After Shine and Talcove-Berko raised the issue with Terp Core, Terp Core member Karolina Hetesova ’19 and Shine met with Curran and Hanna Oravec, the CFA’s Assistant Director of Programs, to try to move the performance to another date. However, following this meeting, there was no immediate consensus about whether to change the date of the event.
“When we met we discussed the number of scheduling challenges that the CFA faces each spring, and that we must prioritize academic and curricular performances before we schedule student events,” Curran explained. “We encouraged them to speak internally to the other Terp Core leaders. If the group comes to a consensus that they would like to change the date of the performance, we will work with them to find an alternate spring date in Crowell.”
On Thursday, Feb. 28, Terp Core met as a whole to try and resolve the issue. They decided to have an open dress rehearsal on Thursday, Apr. 18, so that students who could not attend the event on Friday because of their religious obligations would have a chance to see the show.
“Terp Core will be asking the Christian and Jewish communities to come see an invited dress rehearsal of the Terp performance on Thursday, April 18, and this invited dress has been approved by the CFA,” Nelson told The Argus.

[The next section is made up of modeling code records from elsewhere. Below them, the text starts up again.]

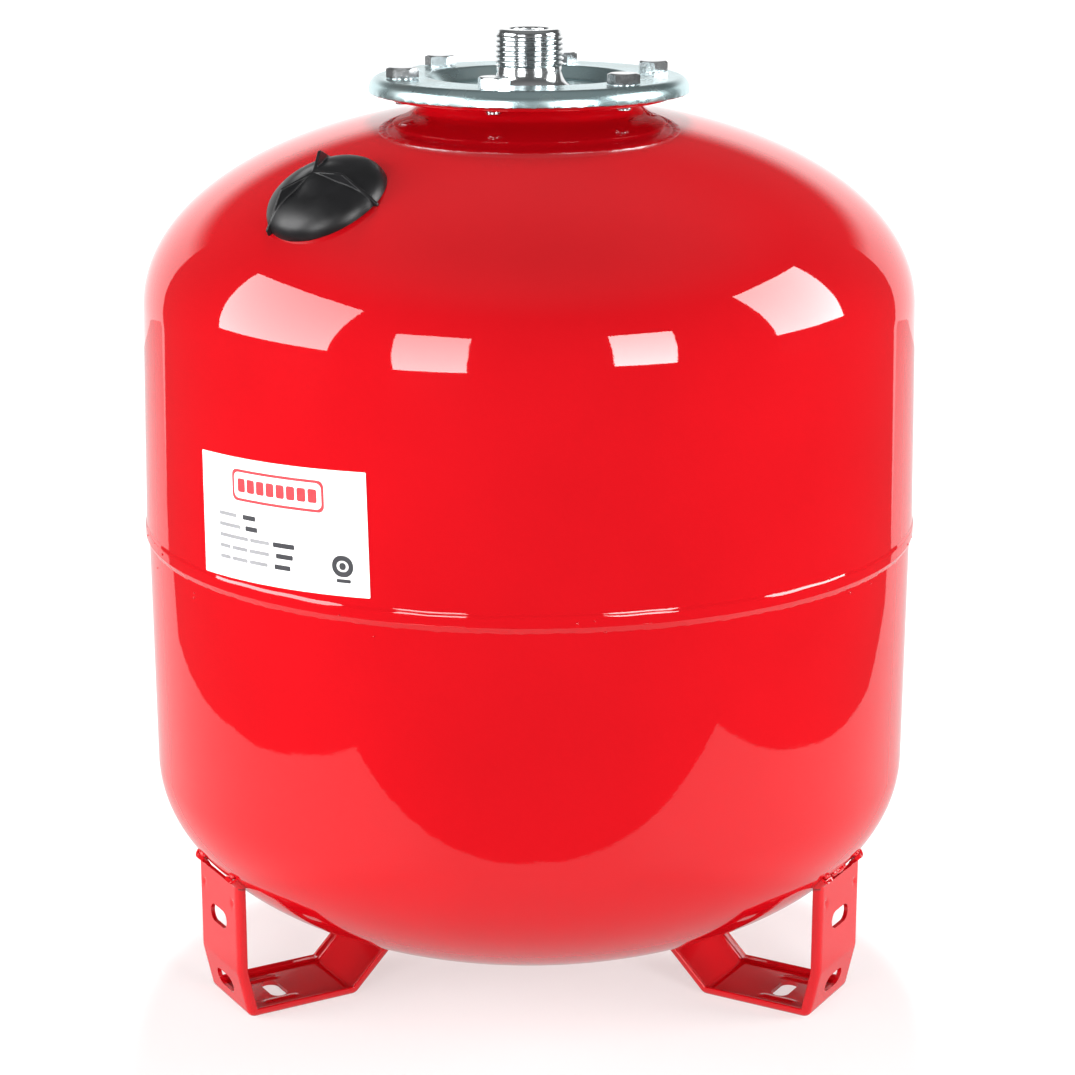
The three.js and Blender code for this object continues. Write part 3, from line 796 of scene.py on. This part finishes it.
def build_bolts():
    """M8 hexagon bolts: chamfered heads on a thin washer face, and threaded shanks."""
    top = BOLT_HEAD_HEIGHT
    seat_drop = 0.3
    flat_top = BOLT_FLATS / 2 * 0.94
    corner = BOLT_FLATS / 2 / math.cos(math.pi / 6)
    shank_ends = [(BOLT_SHANK, -BOLT_LENGTH), (BOLT_SHANK, BOLT_SHANK_TOP)]
    shank = [(0, -BOLT_LENGTH)] + split_long(shank_ends, 0.16, closed=False)
    washer = [(BOLT_SHANK, -seat_drop), (BOLT_WASHER, -seat_drop), (BOLT_WASHER, 0)]
    side = [(corner, 0), (corner, top * 0.5), (corner, top)]
    crown = [(r, top) for r in np.linspace(corner, flat_top, 8)[1:]]
    outline = shank + washer + side + crown + [(0, top)]
    cut_thread = threaded(BOLT_SHANK_TOP, -BOLT_LENGTH, BOLT_SHANK, 0.72, BOLT_PITCH, 0.9)

    def shape(radius, z, angle):
        head = z >= 0
        hexagon = np.minimum(radius, hexagon_radius(angle, BOLT_FLATS))
        chamfer = top - np.maximum(hexagon - flat_top, 0) * math.tan(math.radians(30))
        thread = cut_thread(radius, z, angle)[0]
        return np.where(head, hexagon, thread), np.where(head, np.minimum(z, chamfer), z)

    for number, (azimuth, turn) in enumerate(zip(bolt_azimuths(), BOLT_TURNS), 1):
        seat = Matrix.Translation(around(azimuth, BOLT_CIRCLE, FLANGE_TOP_Z + seat_drop) * MM)
        bolt = add_solid(f"bolt_{number}", revolve(outline, 72, shape), seat @ turned(azimuth + turn))
        add_piece(bolt, BOLT_ZINC, f"flange_bolt_{number}", sharp_degrees=22)


# --- Air valve and its cap ---

def build_valve():
    place = valve_place()
    low, high = VALVE_STEM_Z
    collar_top = 2.3
    shank = [(VALVE_BORE, -13), (VALVE_SHANK, -13), (VALVE_SHANK, 0)]
    collar = rounded([(VALVE_COLLAR, 0), (VALVE_COLLAR, collar_top, 0.5), (3.5, collar_top)], 4, False)
    stem = split_long([(VALVE_STEM, low), (VALVE_STEM, high)], 0.1, closed=False)
    mouth = rounded([(3.1, high), (VALVE_BORE, high, 0.3), (VALVE_BORE, 6)], 3, False)
    outline = shank + collar + stem + mouth
    shape = threaded(high, low, VALVE_STEM, 0.45, VALVE_PITCH, 0.5)
    body = add_solid("valve_stem", revolve(outline, 72, shape), place)
    add_piece(body, NICKEL, "valve_body")

    core = rounded([
        (0.95, -9, 0.1), (2, -9, 0.3), (2, 5.6), (1.7, 6), (1.7, 7.2, 0.2), (0.95, 7.2, 0.15),
    ], 3)
    add_piece(add_solid("valve_insert", revolve(core, 48), place), BRASS, "valve_core")

    pin = [(0, -11), (0.45, -11), (0.6, -10.7), (0.6, 6.9), (0.5, 7.25), (0.25, 7.4), (0, 7.4)]
    plunger = add_solid("valve_plunger", revolve(pin, 32), place)
    add_piece(plunger, BRASS, "valve_pin", "pin")


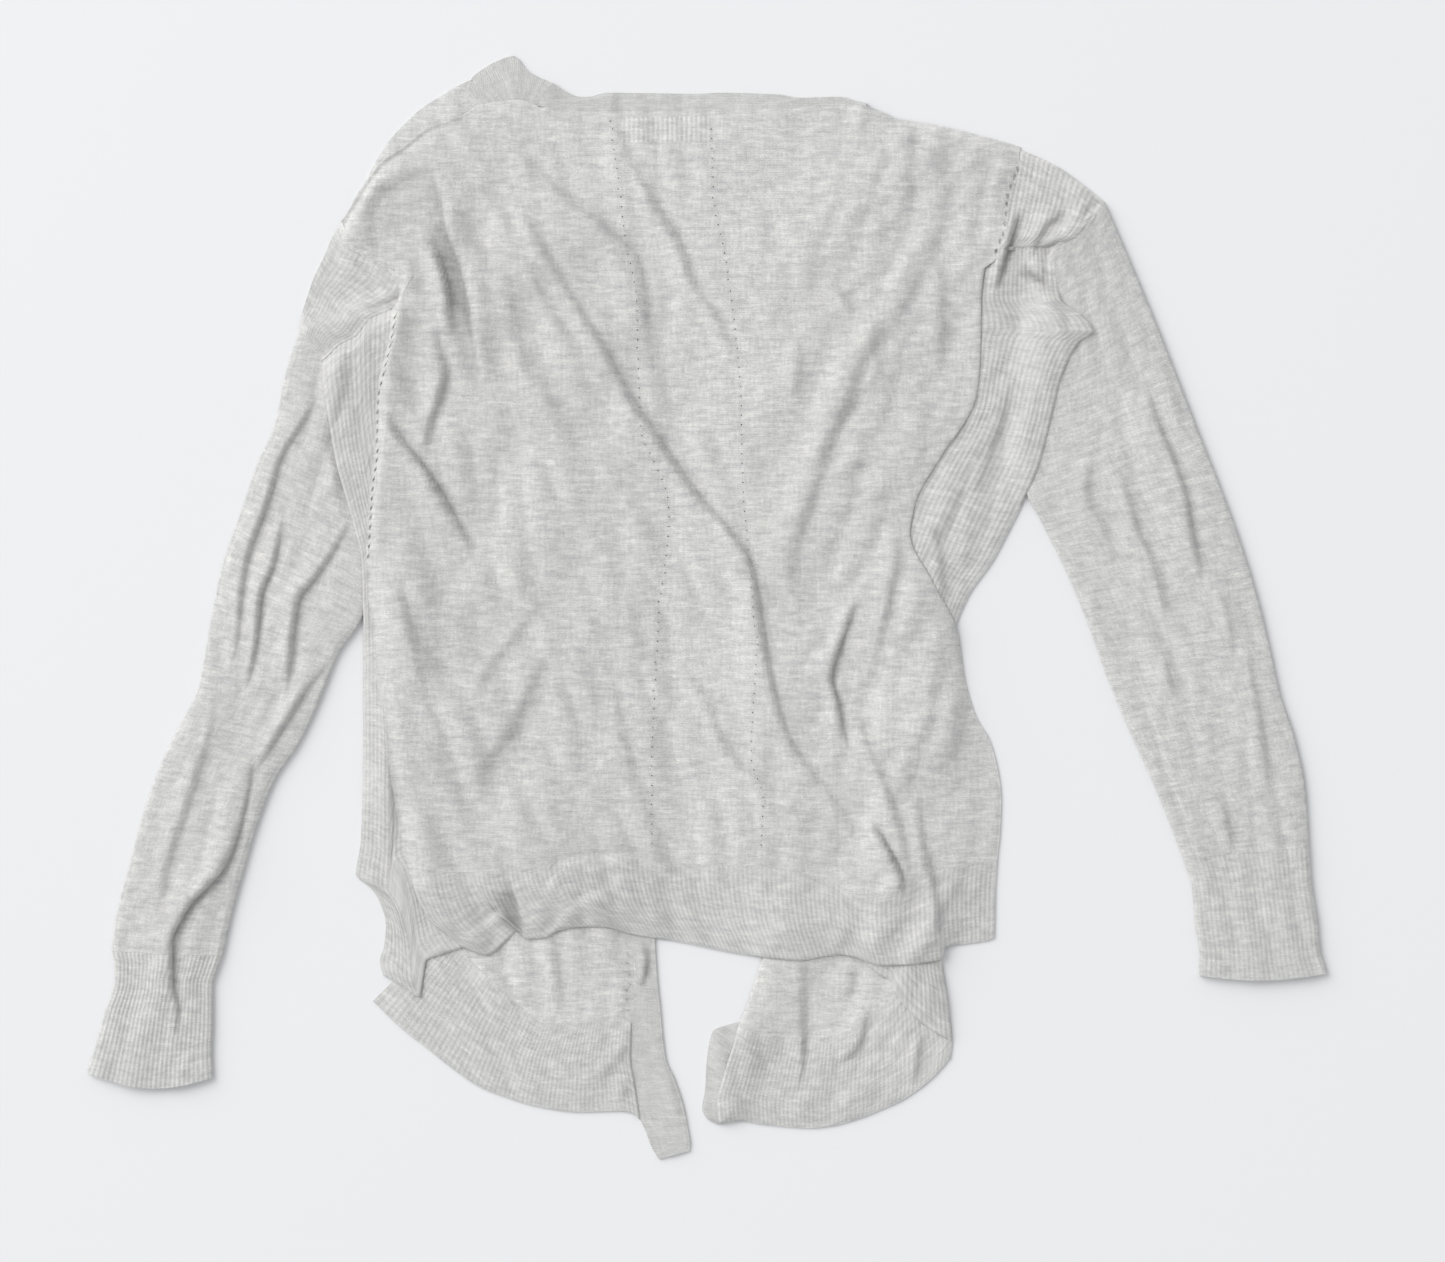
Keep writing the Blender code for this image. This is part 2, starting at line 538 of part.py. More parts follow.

Other students told The Argus that they had found it difficult to organize events in the CFA as well. Natasha Guandique ’20 said that she was unable to schedule “Expresiones,” Wesleyan’s annual Latinx student showcase, in the CFA last November because it was scheduled for the same weekend as a visit and performance from Sri Sultan Hamengkubuwono X of Yogyakarta’s court.
“This is a show that goes up every year that celebrates Latinidad,” Guandique said in reference to Expresiones. “You’d think that Wesleyan would want to support such an event, but they prioritized an event that didn’t benefit the Wesleyan population: the visit of a Sultan because of an instrument that he gifted/authorized Wesleyan to have. [The CFA] did not work with us or try to accommodate us.”
Some students see this incident as being indicative of a wider problem at Wesleyan: that students are sometimes not able to participate in University events because of religious obligations.
“I’m concerned that Jews will feel they cannot participate in Terp and I am concerned that there are Jewish students who will participate in Terp and therefore not be able to observe Passover as they would like to do,” Arielle Schwartz ’19, one of the Wesleyan Jewish Community coordinators, wrote in an email to The Argus. “I am sure this was not an intentional decision but I think it points to a greater issue of Wesleyan…often being culturally unaware of students’ religious observances.”
Despite this, not all students of faith were concerned that Terp had been scheduled for April 19.
“I am not concerned that Terp has been scheduled on Good Friday,” Grace Chen ’20, the leader of Wesleyan Christian Fellowship, wrote in an email to the Argus. “I have not felt like I can’t participate in certain University events because of religious obligations and I have not heard complaints from people in the Wesleyan Christian Fellowship that this can sometimes be the case.”
However, chaplains in Wesleyan’s Office of Religious and Spiritual Life expressed concern that Terp had been scheduled for the same day as Good Friday and the first night of Passover. They noted that students had raised the issue with them and that they were hopeful that the event’s date could be changed.
“Given the large number of students, faculty, administrators, and staff at Wesleyan who take very seriously their religious faith, especially when it comes to observing Good Friday and Passover—the holiest days of the year for Christians and Jews—I would think that the Terp organizers, sensitive to the expressed concerns of their classmates, would be able to find an alternative date for Terp for this semester,” University Catholic Chaplain Father Bill Wallace wrote in an email to The Argus. “This would demonstrate an excellent example of sensitivity, understanding, and friendship, as well as a very concrete gesture of inclusivity, a dimension that Terp tries to reflect in its cast and performances.”
University Jewish Chaplain and the Director of the Office of Religious and Spiritual Life Rabbi David Leipziger Teva echoed Father Wallace’s thoughts. He agreed that the University ought to do more to ensure that students of all faiths aren’t excluded from certain aspects of college life.
“We need to start seeing the importance of religious/spiritual diversity as an essential and fundamental component of a broader fuller understanding of diversity,” he wrote.